A group of 40 Greek and Italian activists set off in a flotilla from the port of Chania on the island of Crete, Greece, on Friday to protest for the destruction of Syria’s stockpile of chemical weapons in the sea, southwest of the island.
Organizers said their aim is to approach the US Navy ship USS Cape Ray, which is anchored in international waters some 200 nautical miles southwest of Crete, near the Italian island of Sicily.
The activists set sail on three boats at noon and are expected to reach the USS Cape Ray in about 28 hours.
During a press conference, the said that they wanted to “shout out their opposition to the dangerous experiment taking place at the expense of the Mediterranean Sea and the lives of the people.”
The USS Cape Ray has been commissioned to neutralize Syria’s stockpile of mustard gas, raw materials for sarin nerve gas and tons of other highly toxic chemicals.

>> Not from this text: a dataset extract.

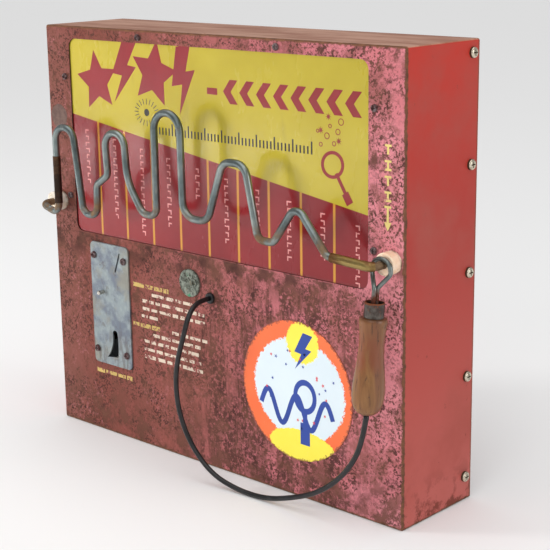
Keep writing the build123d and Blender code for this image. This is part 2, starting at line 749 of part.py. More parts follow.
def timer_relay():
    relay = block(140, 168, CHASSIS_Y - 45, CHASSIS_Y, 50, 90)
    return fillet(relay.edges().filter_by(Axis.Y), 2.0)


def terminal_block():
    """A row of eight screw terminals."""
    row = block(178, 238, CHASSIS_Y - 16, CHASSIS_Y, 60, 82)
    for i in range(8):
        row -= rod_y(181.75 + 7.5 * i, 71, 2.4, CHASSIS_Y - 20, CHASSIS_Y - 8)
    return row


BELL_X = 75.0
BELL_Z = 171.0
HAMMER_X = 107.0
HAMMER_Z = 94.0
BALL_X = 110.0
BALL_Y = CHASSIS_Y - 14.5
COIL_END = 104.0


def bell_gong():
    """A spun dome on a post, open towards the plate."""
    turn = Rot(90, 0, 0)
    dome = Pos(BELL_X, CHASSIS_Y - 18, BELL_Z) * turn * Cone(30, 16, 16)
    dome -= Pos(BELL_X, CHASSIS_Y - 16.8, BELL_Z) * turn * Cone(28.8, 14.8, 16)
    return dome + rod_y(BELL_X, BELL_Z, 4.0, CHASSIS_Y - 26, CHASSIS_Y)


def bell_coils():
    """Two coils on a yoke, pointing at the armature."""
    middle = HAMMER_Z + 20
    yoke = block(82, 85, CHASSIS_Y - 22, CHASSIS_Y, middle - 16, middle + 16)
    for dz in (-8, 8):
        yoke += rod_x(CHASSIS_Y - 12, middle + dz, 7.0, 84.5, COIL_END)
    return yoke


def bell_bracket():
    """The boss that holds the hammer's pin."""
    boss = block(HAMMER_X - 6, HAMMER_X + 6, CHASSIS_Y - 6, CHASSIS_Y, HAMMER_Z - 6, HAMMER_Z + 6)
    return boss - rod_y(HAMMER_X, HAMMER_Z, 1.56, CHASSIS_Y - 10, CHASSIS_Y + 1)


def bell_hammer():
    """The armature on its pin, with a rod and a ball beside the gong."""
    hammer = rod_y(HAMMER_X, HAMMER_Z, 1.5, CHASSIS_Y - 22, CHASSIS_Y - 0.5)
    y0 = CHASSIS_Y - 22
    y1 = CHASSIS_Y - 6.5
    hammer += block(HAMMER_X - 1.5, HAMMER_X + 1.5, y0, y1, HAMMER_Z - 4, HAMMER_Z + 36)
    hammer += block(HAMMER_X, BALL_X, BALL_Y - 1, BALL_Y + 1, HAMMER_Z + 28, HAMMER_Z + 34)
    hammer += rod_z(BALL_X, BALL_Y, 1.3, HAMMER_Z + 28, BELL_Z - 4)
    return hammer + Pos(BALL_X, BALL_Y, BELL_Z - 4) * Sphere(4.0)


def mains_gland():
    """The cable gland in the left side: a body through the sheet, a hexagon and a cap."""
    outside = -WIDTH / 2
    gland = rod_x(MAINS_Y, MAINS_Z, 8.0, outside, outside + 8)
    gland += facing((outside, MAINS_Y, MAINS_Z), (-1, 0, 0)) * extrude(
        RegularPolygon(radius=11, side_count=6, major_radius=False), 5
    )
    gland += rod_x(MAINS_Y, MAINS_Z, 9.0, outside - 15, outside - 5)
    return gland - rod_x(MAINS_Y, MAINS_Z, 3.6, outside - 20, outside + 10)


def gland_nut():
    return facing((-INSIDE_X, MAINS_Y, MAINS_Z), (1, 0, 0)) * hex_nut(22, 4, 8.05)


# ---------------------------------------------------------------- write every node
save("cabinet_shell", cabinet_shell())
save("rear_cover", rear_cover())
save("side_screws_left", *side_screws(-1))
save("side_screws_right", *side_screws(1))
save("cover_nuts", *cover_nuts())
save("display_panel", display_panel())
save("panel_clamps", *panel_clamps())
save("panel_ledge", panel_ledge())
save("window_screws", *window_screws())
save("window_nuts", *window_nuts())
save("wire_track", wire_track())
save("start_sleeve", start_sleeve())
save("finish_sleeve", finish_sleeve())
save("insulator_start", outer_insulator(1))
save("insulator_finish", outer_insulator(-1))
save("inner_insulators", *inner_insulators())
save("track_washers", *track_washers())
save("track_terminals", *track_terminals())
save("track_nuts", *track_nuts())
save("handle_loop", handle_loop())
save("handle_ferrule", handle_ferrule())
save("handle_grip", handle_grip())
save("handle_cable", handle_cable())
save("cable_grommet", cable_grommet())
save("coin_plate", coin_plate())
save("coin_plate_screws", *coin_plate_screws())
save("coin_plate_nuts", *coin_plate_nuts())
save("coin_chute", coin_chute())
save("coin_return_cup", coin_return_cup())
save("coin_release_button", coin_release_button())
save("button_spring", button_spring())
save("reject_gate", reject_gate())
save("coin_switch", coin_switch())
save("coin_switch_lever", coin_switch_lever())
save("cash_box", cash_box())
save("lock_body", lock_body())
save("lock_nut", lock_nut())
save("lock_plug", lock_plug())
save("lock_cam", lock_cam())
save("cam_nut", cam_nut())
save("lock_strap", lock_strap())
save("badge", badge())
save("lamp_tube", lamp_tube())
save("lamp_caps", *lamp_caps())
save("lamp_holders", *lamp_holders())
save("lamp_batten", lamp_batten())
save("lamp_ballast", lamp_ballast())
save("lamp_starter", lamp_starter())
save("chassis_plate", chassis_plate())
save("transformer_core", transformer_core())
save("transformer_coil", transformer_coil())
save("control_board", control_board())
save("timer_relay", timer_relay())
save("terminal_block", terminal_block())
save("bell_gong", bell_gong())
save("bell_coils", bell_coils())
save("bell_bracket", bell_bracket())
save("bell_hammer", bell_hammer())
save("mains_gland", mains_gland())
save("gland_nut", gland_nut())
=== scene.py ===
"""The looks of the wire loop game: camera, cable, finishes, printed marks, floor and lights."""
from math import cos, pi, radians, sin

import bmesh
import bpy
from mathutils import Matrix, Vector


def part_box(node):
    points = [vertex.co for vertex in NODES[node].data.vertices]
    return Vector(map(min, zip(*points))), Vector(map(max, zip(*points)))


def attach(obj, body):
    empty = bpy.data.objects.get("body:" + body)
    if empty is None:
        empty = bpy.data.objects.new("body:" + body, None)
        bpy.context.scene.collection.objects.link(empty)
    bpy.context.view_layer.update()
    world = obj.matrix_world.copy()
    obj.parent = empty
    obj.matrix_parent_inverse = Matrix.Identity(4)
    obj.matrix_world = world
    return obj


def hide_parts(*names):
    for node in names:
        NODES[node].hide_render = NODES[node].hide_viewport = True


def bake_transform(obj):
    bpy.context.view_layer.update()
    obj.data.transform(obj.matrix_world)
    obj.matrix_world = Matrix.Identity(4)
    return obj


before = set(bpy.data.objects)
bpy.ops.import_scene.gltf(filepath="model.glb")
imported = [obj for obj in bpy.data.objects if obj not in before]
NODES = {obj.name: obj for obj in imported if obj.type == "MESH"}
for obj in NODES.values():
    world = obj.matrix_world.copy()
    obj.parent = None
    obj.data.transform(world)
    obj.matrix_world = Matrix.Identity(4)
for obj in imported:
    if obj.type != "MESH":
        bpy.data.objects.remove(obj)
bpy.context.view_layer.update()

MM = 0.001

SHELL_LOW, SHELL_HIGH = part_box("cabinet_shell")
BADGE_LOW, BADGE_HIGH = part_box("badge")
GRIP_LOW, GRIP_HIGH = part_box("handle_grip")
FRONT_Y = SHELL_LOW.y
PANEL_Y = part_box("display_panel")[0].y


# ---------------------------------------------------------------- camera and cable
CAMERA_PLACE = Vector((1.0553, -1.0975, 0.5952))
CAMERA_LOOK = Vector((-0.65819, 0.71191, -0.24490))
CAMERA_ROLL = radians(-0.80)
CAMERA_LENS = 92.3


def make_camera():
    camera = bpy.data.objects.new("camera", bpy.data.cameras.new("camera"))
    bpy.context.scene.collection.objects.link(camera)
    camera.data.sensor_width = 36.0
    camera.data.lens = CAMERA_LENS
    camera.location = CAMERA_PLACE
    turn = (-CAMERA_LOOK).to_track_quat("Z", "Y").to_matrix() @ Matrix.Rotation(CAMERA_ROLL, 3, "Z")
    camera.rotation_euler = turn.to_euler()
    camera.data.clip_start = 0.05
    bpy.context.scene.camera = camera


# lengths in metres, but the route in millimetres
CABLE_RADIUS = 2.75 * MM
CABLE_ROUTE = [
    (-1, -62, 196.5),
    (-1, -75, 196.5),
    (0.5, -87.5, 192),
    (2.5, -97, 182.5),
    (2.5, -102.3, 169.5),
    (-2.5, -103.5, 152.5),
    (-10.5, -102.5, 132),
    (-14, -102.5, 106),
    (-10.5, -102, 75),
    (4, -101, 43),
    (33, -98, 13.5),
    (71, -94, 2.95),
    (109, -91.5, 3.4),
    (143, -90, 13.5),
    (174, -89.5, 26.5),
    (203, -89.5, 47.5),
    (225, -90, 73),
    (238, -90.8, 101),
    (243.4, -91.5, 128.55),
]


def spline_points(route):
    """The smooth line that the listed route controls."""
    curve = bpy.data.curves.new("route", "CURVE")
    curve.dimensions = "3D"
    curve.resolution_u = 12
    spline = curve.splines.new("NURBS")
    spline.points.add(len(route) - 1)
    for point, (x, y, z) in zip(spline.points, route):
        point.co = (x * MM, y * MM, z * MM, 1.0)
    spline.order_u = 3
    spline.use_endpoint_u = True
    holder = bpy.data.objects.new("route", curve)
    bpy.context.scene.collection.objects.link(holder)
    bpy.context.view_layer.update()
    line = bpy.data.meshes.new_from_object(holder)
    points = [vertex.co.copy() for vertex in line.vertices]
    bpy.data.objects.remove(holder)
    return points


def frames_along(points):
    """Each point of a line with two directions across it, without twist."""
    frames = []
    across = Vector((1, 0, 0))
    for i, point in enumerate(points):
        ahead = (points[min(i + 1, len(points) - 1)] - points[max(i - 1, 0)]).normalized()
        across = (across - ahead * across.dot(ahead)).normalized()
        frames.append((point, across, ahead.cross(across)))
    return frames


def tube_mesh(name, points, radius, sides=20):
    """A closed round tube along a line of points."""
    mesh = bmesh.new()
    rings = []
    angles = [2 * pi * k / sides for k in range(sides)]
    for point, across, other in frames_along(points):
        rings.append([mesh.verts.new(point + (across * cos(a) + other * sin(a)) * radius) for a in angles])
    for low, high in zip(rings, rings[1:]):
        for k in range(sides):
            mesh.faces.new((low[k], low[(k + 1) % sides], high[(k + 1) % sides], high[k]))
    mesh.faces.new(reversed(rings[0]))
    mesh.faces.new(rings[-1])
    return finish_mesh(name, mesh)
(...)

On Thursday, the Organisation for the Prohibition of Chemical Weapons (OPCW) said all 1,300 metric tonnes of toxic chemicals removed from Syria have been delivered to destruction sites outside the country.
On July 2, 600 metric tonnes of chemicals were loaded onto the US Navy vessel in the Italian port of Gioia Tauro, in what was the last such material to be removed from the country.
The USS Cape Ray has two field-deployable hydrolysis systems, which will mix the chemicals in a titanium reactor to render them inert.
When the neutralization process is completed, the by-products will be sent to Finland and Germany for destruction ashore.
The chemical weapons disarmament plan for Syria was brokered in September by the United States and Russia. It was a rare diplomatic success, as other international efforts to end the bloody civil war have failed.